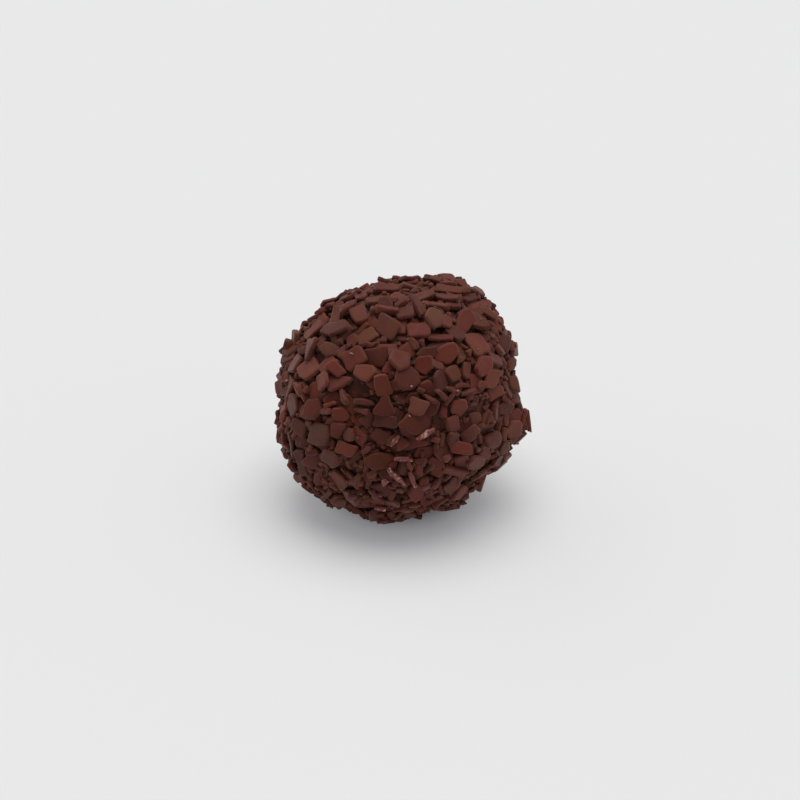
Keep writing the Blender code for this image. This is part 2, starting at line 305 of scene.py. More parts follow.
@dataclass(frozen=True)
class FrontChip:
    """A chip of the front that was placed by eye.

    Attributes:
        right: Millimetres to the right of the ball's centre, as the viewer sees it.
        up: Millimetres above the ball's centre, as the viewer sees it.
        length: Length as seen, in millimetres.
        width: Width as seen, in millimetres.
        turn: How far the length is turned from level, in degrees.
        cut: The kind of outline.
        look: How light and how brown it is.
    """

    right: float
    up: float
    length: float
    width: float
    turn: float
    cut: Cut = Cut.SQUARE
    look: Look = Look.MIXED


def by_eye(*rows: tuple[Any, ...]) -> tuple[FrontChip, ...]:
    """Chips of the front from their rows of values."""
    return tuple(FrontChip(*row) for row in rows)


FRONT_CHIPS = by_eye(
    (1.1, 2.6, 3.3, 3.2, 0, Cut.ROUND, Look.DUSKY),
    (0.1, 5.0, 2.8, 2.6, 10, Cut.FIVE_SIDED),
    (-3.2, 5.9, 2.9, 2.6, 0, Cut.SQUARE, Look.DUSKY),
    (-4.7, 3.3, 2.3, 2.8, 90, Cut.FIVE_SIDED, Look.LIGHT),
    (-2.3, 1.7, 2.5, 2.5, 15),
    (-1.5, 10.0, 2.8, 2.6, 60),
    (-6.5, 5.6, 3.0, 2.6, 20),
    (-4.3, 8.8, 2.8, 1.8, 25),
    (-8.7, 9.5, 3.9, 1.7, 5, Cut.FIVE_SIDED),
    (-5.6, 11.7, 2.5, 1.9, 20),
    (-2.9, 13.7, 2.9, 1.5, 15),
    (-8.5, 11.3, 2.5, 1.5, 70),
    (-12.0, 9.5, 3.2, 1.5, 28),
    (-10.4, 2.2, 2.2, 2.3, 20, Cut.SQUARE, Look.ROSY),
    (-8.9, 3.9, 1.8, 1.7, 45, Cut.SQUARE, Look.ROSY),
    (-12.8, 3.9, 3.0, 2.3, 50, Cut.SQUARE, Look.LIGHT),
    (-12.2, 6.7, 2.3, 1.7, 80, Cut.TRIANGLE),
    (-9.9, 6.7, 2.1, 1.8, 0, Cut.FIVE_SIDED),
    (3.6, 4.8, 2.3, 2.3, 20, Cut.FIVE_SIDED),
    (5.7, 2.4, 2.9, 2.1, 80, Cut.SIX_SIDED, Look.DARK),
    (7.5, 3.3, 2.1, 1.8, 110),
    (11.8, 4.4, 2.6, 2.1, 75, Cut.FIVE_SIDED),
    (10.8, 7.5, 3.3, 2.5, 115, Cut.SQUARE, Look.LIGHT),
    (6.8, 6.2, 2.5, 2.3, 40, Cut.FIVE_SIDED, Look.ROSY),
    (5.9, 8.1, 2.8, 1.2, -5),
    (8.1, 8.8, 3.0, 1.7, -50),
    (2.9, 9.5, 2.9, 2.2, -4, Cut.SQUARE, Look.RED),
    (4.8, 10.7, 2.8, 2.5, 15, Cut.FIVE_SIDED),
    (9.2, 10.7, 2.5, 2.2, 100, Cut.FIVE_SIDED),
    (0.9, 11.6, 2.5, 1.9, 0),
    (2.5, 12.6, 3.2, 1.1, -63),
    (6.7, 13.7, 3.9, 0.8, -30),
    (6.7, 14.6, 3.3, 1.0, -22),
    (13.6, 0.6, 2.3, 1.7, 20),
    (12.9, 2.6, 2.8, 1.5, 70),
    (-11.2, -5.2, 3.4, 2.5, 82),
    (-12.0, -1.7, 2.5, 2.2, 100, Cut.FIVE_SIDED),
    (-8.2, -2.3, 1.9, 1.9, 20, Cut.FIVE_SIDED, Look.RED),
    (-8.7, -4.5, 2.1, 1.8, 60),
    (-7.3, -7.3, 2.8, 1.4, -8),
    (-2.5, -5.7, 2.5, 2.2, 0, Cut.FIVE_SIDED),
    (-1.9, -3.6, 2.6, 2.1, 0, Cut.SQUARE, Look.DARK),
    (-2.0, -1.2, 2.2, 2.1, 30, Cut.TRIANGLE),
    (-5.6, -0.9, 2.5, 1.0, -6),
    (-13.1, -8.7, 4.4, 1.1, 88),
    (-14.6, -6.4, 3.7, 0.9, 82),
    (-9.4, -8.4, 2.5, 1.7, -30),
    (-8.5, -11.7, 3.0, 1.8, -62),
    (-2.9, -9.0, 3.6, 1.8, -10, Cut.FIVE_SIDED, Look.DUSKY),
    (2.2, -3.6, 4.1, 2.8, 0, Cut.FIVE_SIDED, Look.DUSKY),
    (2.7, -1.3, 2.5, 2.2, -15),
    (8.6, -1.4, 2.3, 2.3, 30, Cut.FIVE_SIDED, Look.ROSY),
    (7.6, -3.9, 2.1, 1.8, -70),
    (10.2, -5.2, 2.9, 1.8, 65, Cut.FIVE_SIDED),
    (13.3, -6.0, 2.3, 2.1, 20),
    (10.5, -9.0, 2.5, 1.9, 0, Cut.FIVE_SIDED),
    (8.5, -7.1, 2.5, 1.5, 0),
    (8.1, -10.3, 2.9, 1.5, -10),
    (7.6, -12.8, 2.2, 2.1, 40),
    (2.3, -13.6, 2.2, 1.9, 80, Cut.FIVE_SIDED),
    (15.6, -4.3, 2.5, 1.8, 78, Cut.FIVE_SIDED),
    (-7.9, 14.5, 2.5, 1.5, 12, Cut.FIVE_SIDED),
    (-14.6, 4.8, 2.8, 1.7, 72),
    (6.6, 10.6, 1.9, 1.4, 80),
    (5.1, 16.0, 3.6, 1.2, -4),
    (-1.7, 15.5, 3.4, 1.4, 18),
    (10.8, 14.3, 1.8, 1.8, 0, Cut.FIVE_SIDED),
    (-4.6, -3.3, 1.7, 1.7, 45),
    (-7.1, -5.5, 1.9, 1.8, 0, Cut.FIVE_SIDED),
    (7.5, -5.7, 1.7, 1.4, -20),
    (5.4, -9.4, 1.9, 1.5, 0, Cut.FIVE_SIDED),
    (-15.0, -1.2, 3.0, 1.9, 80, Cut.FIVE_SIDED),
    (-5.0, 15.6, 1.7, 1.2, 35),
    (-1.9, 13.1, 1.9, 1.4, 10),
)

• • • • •

WHAT YOU NEED TO DO: Print, please, the lines from the first line of the material through the line that contains "placed by eye.", exactly as written and with nothing added.

EXPECTED ANSWER:
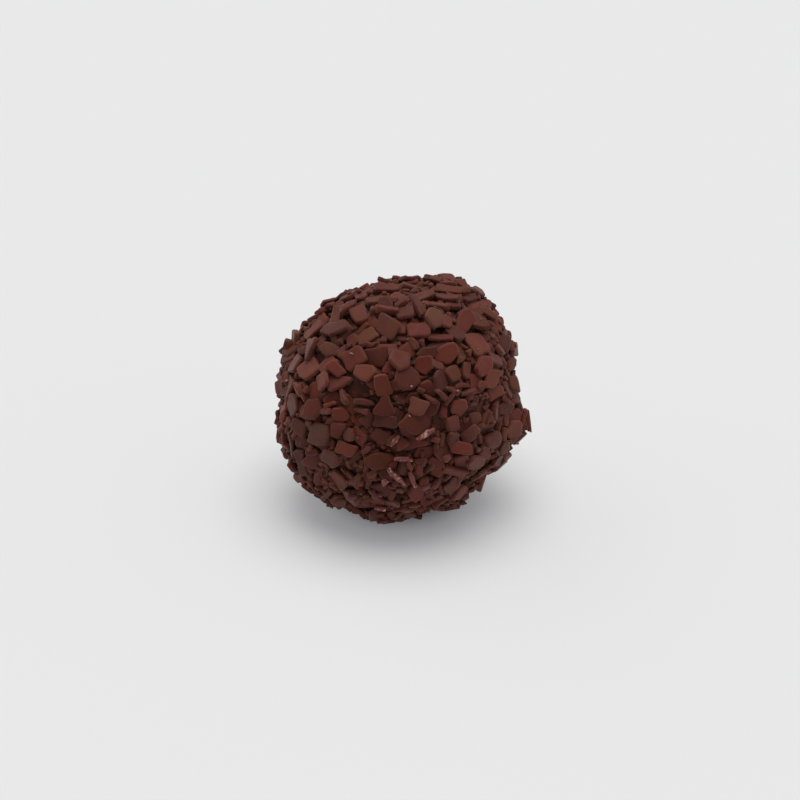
Keep writing the Blender code for this image. This is part 2, starting at line 305 of scene.py. More parts follow.
@dataclass(frozen=True)
class FrontChip:
    """A chip of the front that was placed by eye.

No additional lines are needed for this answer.